そんな中、「これまでにない経済状況の悪化に備えるべき」という米国金融業界のトップからの異例の発言が相次いで報じられている。

ブルームバーグによると、米銀行JPモルガン・チェースのジェイミー・ダイモンCEO(最高経営責任者)は1日に行われた、米投資管理会社「アライアンス・バーンスタイン・ホールディングス」のスポンサーの会合で「(米国経済、世界経済にとっての)ハリケーンはすぐそこまで来ている」と発言した。さらに、「それが小型なものか、超大型なのかは分からないが、身構えた方がいい」と述べた。

また、米金融大手ゴールドマン・サックスのジョン・ウォルドロン社長もダイモン氏と同様の警告を発している。3日にブルームバーグが伝えたところによると、ウォルドロン氏は投資家会議で次のように述べたという。

私がこれまでのキャリアで見た中で、最も複雑でダイナミックな環境だ。このような衝撃がいくつも重なったことは、私にとって前代未聞のことだ

ウォルドロン氏の言う「このような衝撃」とは、アメリカの急速なインフレや金融政策の変化、ロシアのウクライナ侵略などを指すとみられる。そうした複数のリスクが世界経済の足かせになりかねないというわけだ。さらに、「この先は一段と厳しい経済状況になることが見込まれる。資本市場の環境が厳しくなることは間違いない」と述べた。

景気後退の確率は「リーマン後最高」

アメリカではリセッション(景気後退)への危機感も高まっている。米証券会社チャールズ・シュワブのリズ・アン・ソンダースCIO(最高投資責任者)は自身のツイッターに、リセッションの確率を示したイールドカーブ(グラフの一種)を示したうえで、「(アメリカの)リセッションの確率は、2007年2月以来最高に上昇している」と投稿した。

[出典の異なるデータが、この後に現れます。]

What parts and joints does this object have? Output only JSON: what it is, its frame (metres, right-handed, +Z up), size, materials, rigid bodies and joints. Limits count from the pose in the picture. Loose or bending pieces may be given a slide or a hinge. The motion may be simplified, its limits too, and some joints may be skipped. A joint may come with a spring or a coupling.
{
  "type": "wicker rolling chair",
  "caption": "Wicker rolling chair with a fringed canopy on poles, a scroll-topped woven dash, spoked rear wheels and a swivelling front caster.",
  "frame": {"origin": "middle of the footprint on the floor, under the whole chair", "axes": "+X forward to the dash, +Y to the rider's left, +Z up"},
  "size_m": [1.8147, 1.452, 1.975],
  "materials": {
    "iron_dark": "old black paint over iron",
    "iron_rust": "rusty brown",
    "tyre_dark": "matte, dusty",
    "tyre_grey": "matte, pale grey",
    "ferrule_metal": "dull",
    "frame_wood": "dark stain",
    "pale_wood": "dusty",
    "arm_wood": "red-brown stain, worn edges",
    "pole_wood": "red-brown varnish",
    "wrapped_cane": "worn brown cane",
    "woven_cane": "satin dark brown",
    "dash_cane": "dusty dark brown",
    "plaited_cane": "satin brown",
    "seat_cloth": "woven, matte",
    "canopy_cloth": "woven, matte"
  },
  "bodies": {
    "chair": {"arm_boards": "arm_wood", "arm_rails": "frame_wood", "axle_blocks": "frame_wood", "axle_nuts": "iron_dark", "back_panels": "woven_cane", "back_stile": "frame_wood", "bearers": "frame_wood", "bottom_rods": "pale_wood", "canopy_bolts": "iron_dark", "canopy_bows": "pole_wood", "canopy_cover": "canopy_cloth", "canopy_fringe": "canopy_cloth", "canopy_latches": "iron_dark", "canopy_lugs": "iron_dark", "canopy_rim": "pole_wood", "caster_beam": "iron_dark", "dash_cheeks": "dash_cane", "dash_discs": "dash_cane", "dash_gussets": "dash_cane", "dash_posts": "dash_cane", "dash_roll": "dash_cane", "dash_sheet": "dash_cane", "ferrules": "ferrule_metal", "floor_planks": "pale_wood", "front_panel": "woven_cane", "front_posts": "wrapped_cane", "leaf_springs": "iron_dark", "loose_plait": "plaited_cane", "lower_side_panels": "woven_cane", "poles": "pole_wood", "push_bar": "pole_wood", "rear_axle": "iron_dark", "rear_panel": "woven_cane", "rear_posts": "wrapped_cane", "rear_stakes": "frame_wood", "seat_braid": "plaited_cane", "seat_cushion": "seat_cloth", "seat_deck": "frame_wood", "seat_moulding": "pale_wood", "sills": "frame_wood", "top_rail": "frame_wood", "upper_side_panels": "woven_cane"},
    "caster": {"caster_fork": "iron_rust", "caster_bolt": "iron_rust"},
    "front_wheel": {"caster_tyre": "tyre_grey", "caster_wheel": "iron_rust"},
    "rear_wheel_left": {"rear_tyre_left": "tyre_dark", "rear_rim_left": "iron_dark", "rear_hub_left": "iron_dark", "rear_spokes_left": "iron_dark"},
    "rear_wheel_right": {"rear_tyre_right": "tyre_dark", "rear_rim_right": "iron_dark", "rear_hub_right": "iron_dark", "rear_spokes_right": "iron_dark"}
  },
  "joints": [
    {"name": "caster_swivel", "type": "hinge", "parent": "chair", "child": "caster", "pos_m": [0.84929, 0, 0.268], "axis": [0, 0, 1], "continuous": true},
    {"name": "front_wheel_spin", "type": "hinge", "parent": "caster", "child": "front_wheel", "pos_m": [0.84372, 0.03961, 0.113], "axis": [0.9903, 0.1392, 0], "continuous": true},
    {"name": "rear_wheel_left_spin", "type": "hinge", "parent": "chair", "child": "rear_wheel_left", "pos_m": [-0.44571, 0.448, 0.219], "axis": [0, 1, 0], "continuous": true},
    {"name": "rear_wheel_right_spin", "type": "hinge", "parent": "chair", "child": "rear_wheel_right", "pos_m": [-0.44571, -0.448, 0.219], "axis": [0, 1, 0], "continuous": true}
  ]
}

リセッションとは、景気後退局面のことで、欧米では国内総生産(GDP)が2四半期連続でマイナス成長となった場合をリセッションとみなしている。一般的にリセッションに陥ると、住宅市場が崩壊すると言われている。住宅市場の崩壊は、金融機関のデフォルトリスクの高まりに直結する。

金融機関のデフォルトリスクが高まると、金融機関は新たな資金の貸し出しを渋る、いわゆる貸し渋りの状態になる。それによって、企業の設備投資が減少し、収益も悪化。収益が悪化すれば企業は従業員の解雇に踏み切らざるを得なくなる。

解雇通知を受け荷物をまとめる従業員。アメリカでは珍しくない光景(YinYang /iStock)

日本では収益が悪化したからと言って、簡単に正社員を解雇できないが、アメリカは簡単に解雇する。従業員の解雇が多くなればなるほど、社会全体での消費が縮小していく。アメリカは世界最大の経済大国のため、日本をはじめ世界経済にまで悪影響は広まっていく。

ソンダース氏は、「リセッションの確率は、2007年2月以来最高に上昇している」と指摘していたが、世界金融危機を引き起こしたリーマンショックが起きたのは、2007年2月の約1年半後だ。

とはいえ、アメリカがリセッションに陥ることに否定的な専門家が多いことも事実だ。本当にアメリカがリセッションに陥るのかは誰にも分からないことだが、少なくともJPモルガン・チェースのダイモンCEOが言うように「身構えた方がいい」ことは確かなのだろう。